After launch, Solar Orbiter will take itself deep into the inner Solar System, flying as close as 42 million km from the Sun. This close proximity will require the spacecraft to carry a robust shield.

"Heat will be a huge problem," says Dr Ralph Cordey, the head of science at Astrium UK.

"If it were not protected, the face of the spacecraft would get as hot as 500 degrees - which would be disastrous.

"We will use a thick heatshield to reduce the temperature within the spacecraft and its systems down to about room temperature so that all the electronics can operate comfortably."

Solar Orbiter - temperatures Solar Orbiter will need to be protected by a multi-layered heatshield

SolO's remote sensing instruments - its imagers and telescopes - will look though slots which have shutters that can be closed when no observations are being made.

The mission is designed to enhance our understanding of how the Sun influences its environment, and in particular how it generates and accelerates the flow of charged particles in which the planets are bathed.

Contract signing The contract signing with Astrium UK was done at the Science Museum in London

This solar wind can be very turbulent, and big eruptions on the solar surface will create major perturbations in the wind. When this stream of particles hits the atmosphere at Earth and the other planets, it triggers spectacular auroral lights.

"Solar Orbiter's mission will tell us how the Sun creates the heliosphere, which you can think of as its atmosphere," explained solar physicist Dr Lucie Green from University College London.

"The heliosphere is hot and it expands out into space for about 17 billion km.

"We don't really know how it's formed and how it varies with time, but Solar Orbiter will get really deep into that atmosphere to see where on the surface the emissions are coming from, to ultimately understand how the great bubble is made."

To sample the solar wind as it comes off the surface, Solar Orbiter has five in-situ instruments.

The probe's orbit will also take it high above the plane of the planets so it can see some of the processes at play on the Sun poles. And the speed of SolO around the star means it will be able to follow events and features that would normally rotate out of view of Earth-based observatories.

More missions

At the heart of the endeavour is a desire to understand better the causes of what solar physicists call "space weather".

Big storms on the Sun that hurl billions of tonnes of charged particles out into space can disturb electromagnetic fields on Earth, resulting in communications interference and, in extreme cases, damage to power lines and satellite electronics.

Scientists would like to be able to forecast such events earlier and with more confidence.

Solar Orbiter is a joint venture between Esa and the US space agency (Nasa).
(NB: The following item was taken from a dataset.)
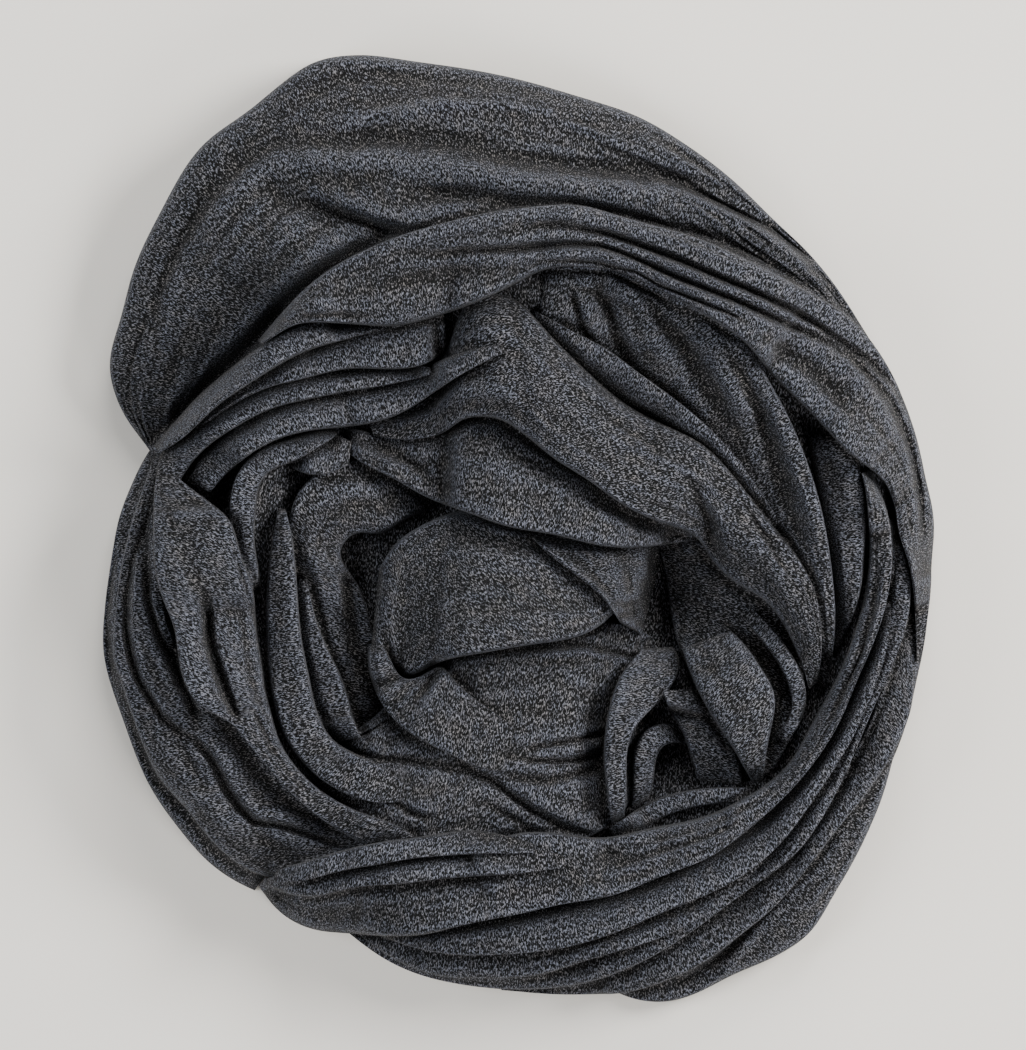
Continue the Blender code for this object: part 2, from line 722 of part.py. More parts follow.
def facet_samples(points):
    """Close samples on a grid of points: X, Y, and the lower and upper height of its facets.

    A quad of the grid may be split along either diagonal, so both heights are given.
    """
    length = np.linalg.norm(np.diff(points, axis=0), axis=2).max()
    width = np.linalg.norm(np.diff(points, axis=1), axis=2).max()
    along = np.linspace(0, 1, int(np.ceil(length / SAMPLE_STEP)) + 1)
    across = np.linspace(0, 1, int(np.ceil(width / SAMPLE_STEP)) + 1)
    first, second = points[:-1, :-1], points[1:, :-1]
    third, fourth = points[1:, 1:], points[:-1, 1:]
    for s in along:
        for t in across:
            spot = (1 - t) * ((1 - s) * first + s * second) + t * ((1 - s) * fourth + s * third)
            if s >= t:
                one = first + s * (second - first) + t * (third - second)
            else:
                one = first + t * (fourth - first) + s * (third - fourth)
            if s + t <= 1:
                other = first + s * (second - first) + t * (fourth - first)
            else:
                other = third + (1 - s) * (fourth - third) + (1 - t) * (second - third)
            low = np.minimum(one[..., 2], other[..., 2])
            high = np.maximum(one[..., 2], other[..., 2])
            yield spot[..., 0], spot[..., 1], low, high


def crease_relief(x, y, crease):
    """Height that a crease adds: a soft ridge, or a trough where its depth is below zero."""
    nearest = np.full(x.shape, np.inf)
    depth = np.zeros(x.shape)
    for start, end in zip(crease.points[:-1], crease.points[1:]):
        run_x = (end.x - start.x) * MILLIMETRE
        run_y = (end.y - start.y) * MILLIMETRE
        from_x = x - start.x * MILLIMETRE
        from_y = y - start.y * MILLIMETRE
        share = np.clip((from_x * run_x + from_y * run_y) / (run_x ** 2 + run_y ** 2), 0, 1)
        distance = np.hypot(from_x - share * run_x, from_y - share * run_y)
        closer = distance < nearest
        nearest = np.where(closer, distance, nearest)
        depth = np.where(closer, start.depth + share * (end.depth - start.depth), depth)
    return depth * MILLIMETRE * np.exp(-(nearest / (crease.width * MILLIMETRE)) ** 2)


def arch(across, cloth):
    """Height of a stretch over the line between its ends, from 0 at each end to 1 at the crest."""
    to_outer = np.clip((cloth.peak - across) / cloth.peak, 0, 1)
    to_inner = np.clip((across - cloth.peak) / (1 - cloth.peak), 0, 1)
    outer_side = (1 - to_outer ** cloth.outer_round) ** (1 / cloth.outer_round)
    inner_side = (1 - to_inner ** cloth.inner_round) ** (1 / cloth.inner_round)
    return np.where(across < cloth.peak, outer_side, inner_side)


def plan_of(cloth):
    """The plan of a stretch as a grid of points, with its rise and how far across each point lies."""
    rows = np.asarray(cloth.sections, dtype=float) * MILLIMETRE
    middles = 0.5 * (rows[:, 0:2] + rows[:, 2:4])
    steps = np.linalg.norm(np.diff(middles, axis=0), axis=1)
    knots = np.concatenate([[0.0], np.cumsum(steps)])
    count = max(LEAST_STATIONS, int(np.ceil(knots[-1] / STATION_STEP)) + 1)
    stations = np.linspace(0, knots[-1], count)
    columns = smooth_columns(rows, knots, stations)
    widest = np.hypot(rows[:, 2] - rows[:, 0], rows[:, 3] - rows[:, 1]).max()
    strips = int(np.clip(round(widest / ACROSS_STEP), LEAST_ACROSS, MOST_ACROSS))
    across = 0.5 - 0.5 * np.cos(np.linspace(0, np.pi, strips + 1))
    x = columns[:, 0:1] * (1 - across) + columns[:, 2:3] * across
    y = columns[:, 1:2] * (1 - across) + columns[:, 3:4] * across
    rise = np.clip(columns[:, 4:5], 0, None)
    return x, y, rise, across


def rested(points, pile):
    """A stretch's underside, lifted just clear of the pile, with the lift eased off around."""
    lift = np.zeros(points.shape[:2])
    for x, y, low, high in facet_samples(points):
        rest = pile.near_height(x, y)
        short = np.where(rest > 0, rest + LAYER_GAP, 0) - low
        for corner in (np.s_[:-1, :-1], np.s_[1:, :-1], np.s_[1:, 1:], np.s_[:-1, 1:]):
            lift[corner] = np.maximum(lift[corner], short)
    eased = blurred(blurred(lift, REST_REACH).T, REST_REACH).T
    points[..., 2] += np.maximum(lift, eased)
    return points


def facing_up(points):
    """How far each point of a surface faces up, from 0 on a steep side to 1 on a level."""
    along = np.gradient(points, axis=0)
    across = np.gradient(points, axis=1)
    normals = np.cross(along, across)
    return np.abs(normals[..., 2]) / np.maximum(np.linalg.norm(normals, axis=2), SMALLEST_LENGTH)


def laid(cloth, pile):
    """The underside and the top of a stretch laid on the pile, as two grids of points."""
    x, y, rise, across = plan_of(cloth)
    outer_rest = blurred(pile.height(x[:, 0], y[:, 0]), 1)[:, None]
    inner_rest = blurred(pile.height(x[:, -1], y[:, -1]), 1)[:, None]
    z = outer_rest * (1 - across) + inner_rest * across + rise * arch(across, cloth)
    for crease in cloth.creases:
        inside = np.minimum(1, CREASE_ONSET * arch(across, cloth) ** 2)
        z += crease_relief(x, y, crease) * inside
    underside = rested(np.stack([x, y, np.maximum(z, 0)], axis=2), pile)
    top = underside.copy()
    top[..., 2] += SCARF_WALL / np.maximum(facing_up(underside), STEEPEST_FACING)
    pile.add(top)
    return underside, top


def core_profile(edge):
    """Shares of the way out from the middle to the edge, with the height of the core at each."""
    shares = list(np.linspace(0, edge.bowl_share, BOWL_RINGS + 1)[1:])
    heights = [BOWL_FLOOR] * BOWL_RINGS
    for step in range(1, WALL_RINGS + 1):
        part = step / WALL_RINGS
        shares.append(edge.bowl_share + part * (edge.rim_share - edge.bowl_share))
        heights.append(BOWL_FLOOR + (edge.rim_height - BOWL_FLOOR) * part ** 2 * (3 - 2 * part))
    for step in range(1, FLANK_RINGS + 1):
        part = step / FLANK_RINGS
        fall = (1 - part ** FLANK_ROUNDNESS) ** (1 / FLANK_ROUNDNESS)
        swell = LAYER_SWELL * np.sin(2 * np.pi * EDGE_LAYERS * part)
        shares.append(edge.rim_share + part * (1 - edge.rim_share))
        heights.append(EDGE_HEIGHT + (edge.rim_height - EDGE_HEIGHT) * fall + swell)
    return np.array(shares), np.array(heights)


def core_surface():
    """The upper surface of the hidden layers: a ring of points for each share of the way out."""
    table = np.asarray(CORE_EDGE + CORE_EDGE[:1], dtype=float)
    steps = np.linalg.norm(np.diff(table[:, 0:2], axis=0), axis=1)
    knots = np.concatenate([[0.0], np.cumsum(steps)])
    lap = np.concatenate([table[-4:-1], table, table[1:4]])
    lap_knots = np.concatenate([knots[-4:-1] - knots[-1], knots, knots[1:4] + knots[-1]])
    places = np.linspace(0, knots[-1], CORE_BEARINGS + 1)[:-1]
    surface = []
    for row in smooth_columns(lap, lap_knots, places):
        edge = Edge(*row)
        shares, heights = core_profile(edge)
        x = NEST_MIDDLE[0] + shares * (edge.x - NEST_MIDDLE[0])
        y = NEST_MIDDLE[1] + shares * (edge.y - NEST_MIDDLE[1])
        surface.append(np.stack([x, y, heights], axis=1) * MILLIMETRE)
    return np.array(surface)


def jersey(name, tint):
    """The knitted cloth of one stretch."""
    material = bpy.data.materials.new(name + "_jersey")
    material.use_nodes = True
    shader = material.node_tree.nodes["Principled BSDF"]
    shader.inputs["Base Color"].default_value = (*tint, 1)
    shader.inputs["Roughness"].default_value = JERSEY_ROUGHNESS
    material.diffuse_color = (*tint, 1)
    return material


def add_object(name, tint, shape, collection):
    """Close a mesh's normals outwards and place it in the scene as one named object."""
    bmesh.ops.triangulate(shape, faces=shape.faces, quad_method="BEAUTY", ngon_method="EAR_CLIP")
    bmesh.ops.recalc_face_normals(shape, faces=shape.faces)
    mesh = bpy.data.meshes.new(name)
    shape.to_mesh(mesh)
    shape.free()
    mesh.materials.append(jersey(name, tint))
    mesh.shade_smooth()
    collection.objects.link(bpy.data.objects.new(name, mesh))


def middle_point():
    """The middle of the bowl's floor."""
    return MILLIMETRE * np.array([*NEST_MIDDLE, BOWL_FLOOR])


def build_hidden_layers(pile, collection):
    """The rounded solid that the hidden layers share, flat where it rests."""
    surface = core_surface()
    centre = middle_point()
    foot = centre + FOOT_SHARE * (surface[:, -1] - centre)
    foot[:, 2] = 0
    shape = bmesh.new()
    middle = shape.verts.new(centre)
    rings = [[shape.verts.new(point) for point in ring] for ring in surface.transpose(1, 0, 2)]
    rings.append([shape.verts.new(point) for point in foot])
    for at in range(CORE_BEARINGS):
        after = (at + 1) % CORE_BEARINGS
        shape.faces.new((middle, rings[0][at], rings[0][after]))
        for inner, outer in zip(rings[:-1], rings[1:]):
            shape.faces.new((inner[at], outer[at], outer[after], inner[after]))
    shape.faces.new(rings[-1])
    add_object("hidden_layers", DEEP, shape, collection)
    closed = np.concatenate([surface, surface[:1]])
    middle_line = np.broadcast_to(centre, closed[:, :1].shape)
    pile.add(np.concatenate([middle_line, closed], axis=1))


def grid_place(vert):
    """Where a vertex lies in its grid: how far along, then how far across."""
    return round(vert.co.x, PLACE_DIGITS), round(vert.co.y, PLACE_DIGITS)


def build_stretch(cloth, pile, collection):
    """One stretch: its underside as a grid, extruded up to its top as a closed wall."""
    underside, top = laid(cloth, pile)
    rows, columns = underside.shape[:2]
    shape = bmesh.new()
    bmesh.ops.create_grid(shape, x_segments=rows - 1, y_segments=columns - 1, size=1)
    shape.verts.ensure_lookup_table()
    places = sorted(shape.verts, key=grid_place)
    for vert, point in zip(places, underside.reshape(-1, 3)):
        vert.co = point
    order = {vert: at for at, vert in enumerate(places)}
    raised = bmesh.ops.extrude_face_region(shape, geom=shape.faces[:], use_keep_orig=True)
    new_verts = [item for item in raised["geom"] if isinstance(item, bmesh.types.BMVert)]
    below = {tuple(vert.co): at for vert, at in order.items()}
    heights = top.reshape(-1, 3)
    for vert in new_verts:
        vert.co = heights[below[tuple(vert.co)]]
    add_object(cloth.name, cloth.tint, shape, collection)


def main():
    for item in list(bpy.data.objects):
        bpy.data.objects.remove(item)
    collection = bpy.data.collections.new(COLLECTION_NAME)
    bpy.context.scene.collection.children.link(collection)
    pile = Pile()
    build_hidden_layers(pile, collection)
    for cloth in STRETCHES:
        build_stretch(cloth, pile, collection)


main()
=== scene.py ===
"""Looks of a hijab of heather jersey, wound on itself and dropped in a round nest.

The scarf is one long cloth. Each stretch of it that shows is a thin shell of knitted cloth, laid in
turn over the stretches below it, with its creases, tucks and drag wrinkles. The hidden layers are one
rounded form with its folded edges. Lengths in the tables are millimetres: X to the right, Y away, Z up.
"""

import zlib
from collections import namedtuple

import bmesh
import bpy
import numpy as np
from bpy.props import FloatProperty, FloatVectorProperty, PointerProperty
from bpy.types import Operator, Panel, PropertyGroup
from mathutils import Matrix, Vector


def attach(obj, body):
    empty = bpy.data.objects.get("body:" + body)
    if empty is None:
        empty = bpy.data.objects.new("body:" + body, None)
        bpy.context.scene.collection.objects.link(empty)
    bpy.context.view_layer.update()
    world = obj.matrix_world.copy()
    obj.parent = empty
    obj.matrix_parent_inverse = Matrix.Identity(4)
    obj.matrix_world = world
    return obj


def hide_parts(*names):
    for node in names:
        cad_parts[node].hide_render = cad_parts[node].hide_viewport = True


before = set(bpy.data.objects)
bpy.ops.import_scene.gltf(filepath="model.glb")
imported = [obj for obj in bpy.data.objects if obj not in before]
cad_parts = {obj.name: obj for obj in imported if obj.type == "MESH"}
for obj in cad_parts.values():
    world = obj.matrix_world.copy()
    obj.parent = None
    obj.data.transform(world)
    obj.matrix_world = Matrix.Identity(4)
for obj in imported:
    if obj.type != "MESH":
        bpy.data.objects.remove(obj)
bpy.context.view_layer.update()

bl_info = {
    "name": "Heaped hijab",
    "version": (1, 0, 0),
    "blender": (4, 5, 0),
    "location": "View3D > Sidebar > Hijab",
    "description": "Lays a jersey hijab in a round nest, stretch by stretch, with its floor and light",
    "category": "Object",
}

MILLIMETRE = 0.001

# The gap between layers, and the fewest points along and across a stretch
LAYER_GAP = 0.4 * MILLIMETRE
LEAST_STATIONS = 24
LEAST_ACROSS = 8

# How level a side counts at the least when its cloth gets its thickness, how soon creases and
# wrinkles have their full depth inside a rim, and the least length that anything is divided by
STEEPEST_FACING = 0.45
CREASE_ONSET = 4.0
SMALLEST_LENGTH = 1e-12

# Evening out: the weight of each neighbour in one pass, which spreads values by half a step squared
NEIGHBOUR_WEIGHT = 0.25
PASSES_FOR_A_STEP = 2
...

The latter will supply one instrument, a sensor and the rocket to send the satellite on its way.

The project emerged from a competition among European space scientists to find the most compelling medium-class mission to take an available launch slot at the end of the decade.

Esa will soon sign off a second such mission, called Euclid, which will investigate the mysterious phenomena known as dark energy and dark matter, which appear dominate and shape the Universe we see through telescopes.

The first in a new class of large missions (those costing a billion euros or more) will be selected next week. This is expected to be a mission to study the icy moons of Jupiter.

The UK Space Agency is planning a year of celebrations to mark the British space sector's golden anniversary.